The looting and property damage can be broken down into two categories: looting in central business districts and white suburban malls, on the one hand, and looting in the poorer black neighborhoods on the other. And it is here where an important question can be raised? Some of the small businesses in the black neighborhoods are owned by Asian immigrants, and some are owned by blacks. However, they all serve the essential needs of the black residents. Why are these businesses being looted, damaged, even burnt to the ground, when there will be nothing to replace them for a long time? And chain stores – grocery stores, drug stores and discount department stores – that should have been treasured for what they provided.
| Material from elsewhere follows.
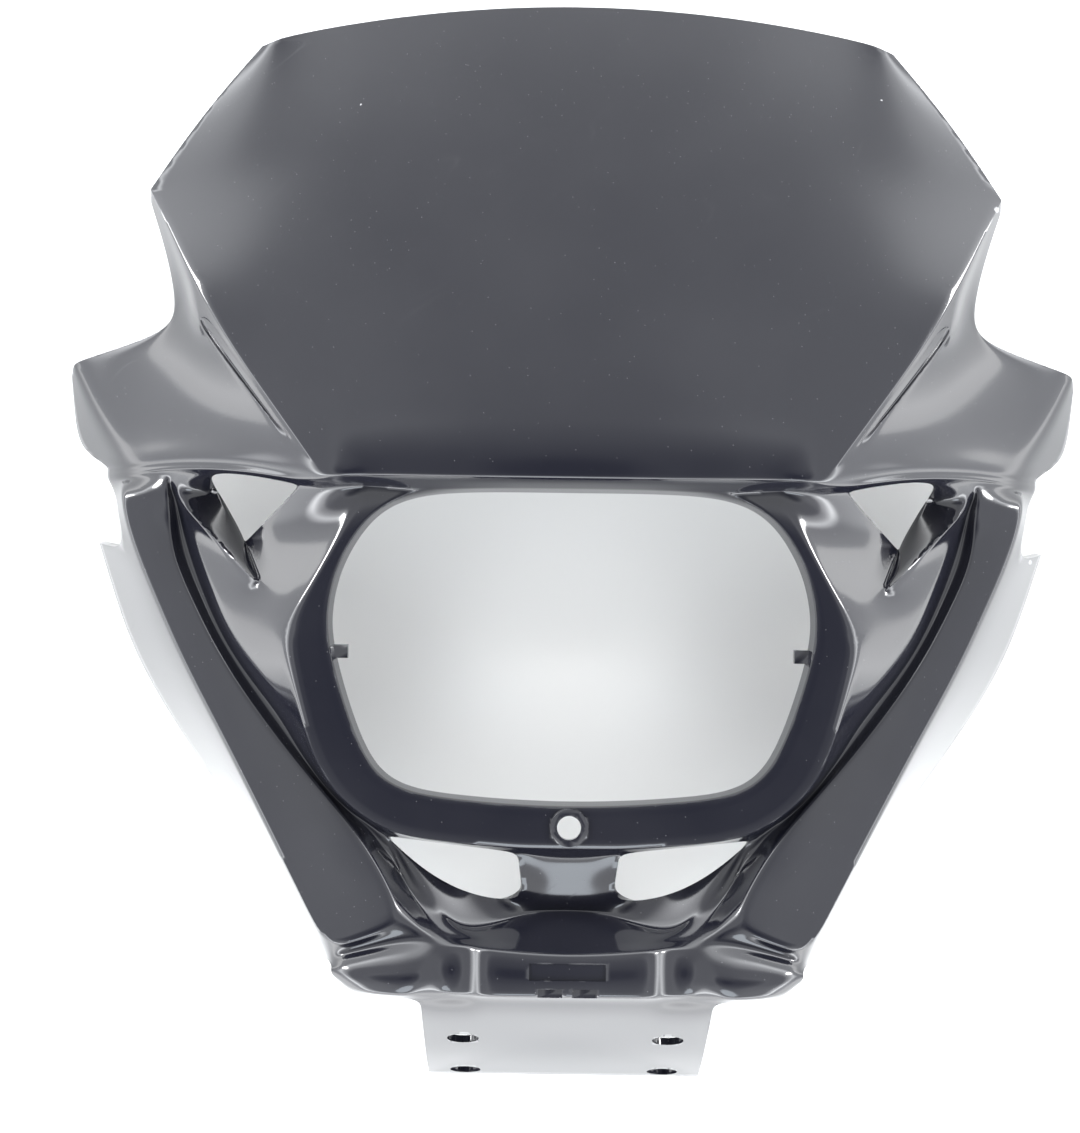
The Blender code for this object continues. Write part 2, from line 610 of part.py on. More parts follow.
def build_shell():
    """The mask as one solid."""
    grids, faces, creases = build_cage()
    cage = cage_mesh(grids, faces)
    turn_outwards(cage)
    mark_creases(cage, creases)
    mirror_cage(cage)
    shell = new_object(SHELL, cage)
    smooth = shell.modifiers.new("Smoothing", "SUBSURF")
    smooth.levels = SMOOTHING
    smooth.render_levels = SMOOTHING
    smooth.boundary_smooth = "PRESERVE_CORNERS"
    wall = shell.modifiers.new("Wall", "SOLIDIFY")
    wall.thickness = WALL * MM
    wall.offset = -1
    fix_shape(shell)
    return shell


def main():
    for old in list(bpy.data.objects):
        bpy.data.objects.remove(old)
    shell = build_shell()
    add_screw_boss(shell)
    add_tongue_bores(shell)
    add_pegs(shell)
    add_catch(shell)
    weld(shell)
    seat(shell)
    shell.data.materials.append(plastic("gloss_black", (0.012, 0.012, 0.014), 0.12))
    shell.data.shade_smooth()


main()
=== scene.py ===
"""Studio picture of a motorcycle headlight mask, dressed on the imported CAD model.

The mask lies face up: +Z points out of its face, +Y to the visor's top edge and X across.
The moulding is laid out again here as panels of its right half, in millimetres, and takes
the place of the CAD node with a finer surface.
"""
import logging
from dataclasses import dataclass, field
from enum import Enum
from functools import cache
from math import radians

import bmesh
import bpy
import numpy as np
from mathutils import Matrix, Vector


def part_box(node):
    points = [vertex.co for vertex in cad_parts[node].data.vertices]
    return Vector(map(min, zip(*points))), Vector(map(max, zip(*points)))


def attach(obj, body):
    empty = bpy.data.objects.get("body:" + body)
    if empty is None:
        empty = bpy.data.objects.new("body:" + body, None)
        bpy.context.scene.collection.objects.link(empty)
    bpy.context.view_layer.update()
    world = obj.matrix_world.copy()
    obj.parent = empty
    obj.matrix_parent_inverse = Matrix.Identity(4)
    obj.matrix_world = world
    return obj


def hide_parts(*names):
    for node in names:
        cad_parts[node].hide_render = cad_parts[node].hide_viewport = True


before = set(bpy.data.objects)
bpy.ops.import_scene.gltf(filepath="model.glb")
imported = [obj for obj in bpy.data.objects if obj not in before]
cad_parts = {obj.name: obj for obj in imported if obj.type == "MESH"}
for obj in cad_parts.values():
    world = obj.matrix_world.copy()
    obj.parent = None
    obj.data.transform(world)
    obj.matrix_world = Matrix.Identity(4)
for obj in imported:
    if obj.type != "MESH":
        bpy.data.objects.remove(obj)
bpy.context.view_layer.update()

Array = np.ndarray
Point = tuple[float, float, float]
Line = tuple[Point, ...]
FlatPoint = tuple[float, float]
MM = 0.001
WELD_GAP = 0.02
LINE_GAP = 0.05
CURVE_STEPS = 8
NODE = "headlight_mask"

log = logging.getLogger(NODE)


class Side(Enum):
    """The two halves of the mask, by the sign of X."""

    LEFT = -1
    RIGHT = 1


class Cut(Enum):
    """The two ways in which one solid changes another."""

    JOIN = "UNION"
    TAKE_OUT = "DIFFERENCE"


def points_of(*rows: tuple[float, ...]) -> Array:
    """Array with one point in each row."""
    return np.array(rows, float)


def through(points: Array, steps: int) -> Array:
    """Points spread evenly by length along a smooth curve.

    Between two knots the curve is a cubic whose slope at each knot is half the step from the
    knot before to the knot after.

    Args:
        points: Knots that the curve passes through.
        steps: Number of equal steps along it.

    Returns:
        The points, one more than the steps.
    """
    knots = np.asarray(points, float)
    padded = np.vstack([2 * knots[0] - knots[1], knots, 2 * knots[-1] - knots[-2]])
    before, start, end, after = (padded[i:len(padded) - 3 + i, None] for i in range(4))
    t = np.linspace(0, 1, CURVE_STEPS, endpoint=False)[:, None]
    curve = 0.5 * (2 * start + (end - before) * t + (2 * before - 5 * start + 4 * end - after) * t ** 2
                   + (3 * start - before - 3 * end + after) * t ** 3)
    path = np.vstack([curve.reshape(-1, 3), knots[-1:]])
    length = np.concatenate([[0], np.cumsum(np.linalg.norm(np.diff(path, axis=0), axis=1))])
    wanted = np.linspace(0, length[-1], steps + 1)
    return np.stack([np.interp(wanted, length, path[:, axis]) for axis in range(3)], axis=1)


def between(start: Array, end: Array, share: float, bulge: float = 0.0) -> Array:
    """Points between two lines.

    Each point is the start plus a share of the way to the end, raised by the bulge times
    four times the share times what is left of it, so that the bulge is full at the middle.

    Args:
        start: First line.
        end: Second line, with as many points.
        share: Share of the way from the first line to the second.
        bulge: Height added at half way.

    Returns:
        The line at that share.
    """
    points = start + (end - start) * share
    points[:, 2] += bulge * 4 * share * (1 - share)
    return points


def unit(steps: Array) -> Array:
    """Each step divided by its own length."""
    return steps / np.linalg.norm(steps, axis=-1, keepdims=True)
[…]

Also looted, damaged, and sometimes burnt to the ground.
Granted that some of the looters may have been opportunistic organized gangs that came from outside the communities. But certainly not all. So how can sane people be swept into such activities that lead to short-term gain, short-term kicks, but such long-term despair and suffering? What are people going to do for food in areas of their cities that in the best of times were already considered to be food deserts? How can the looters justify what they did?
The most common explanation is that they were lashing out against white oppression. But, if so, why get involved in something that is going to hurt black people so much? I think the answer lies in how we define the nature of the harm that has been done to black people by racism. Much of the time when we talk about this situation, we use the term oppression to mean the way that white policemen treat black people. This implies two things: white physical aggression, but more fundamentally, white direct acknowledgment of the existence of black people. It implies maintaining a relationship, even if it means a negative relationship. It implies that white people care, even if it is in a perverse negative way, about blacks.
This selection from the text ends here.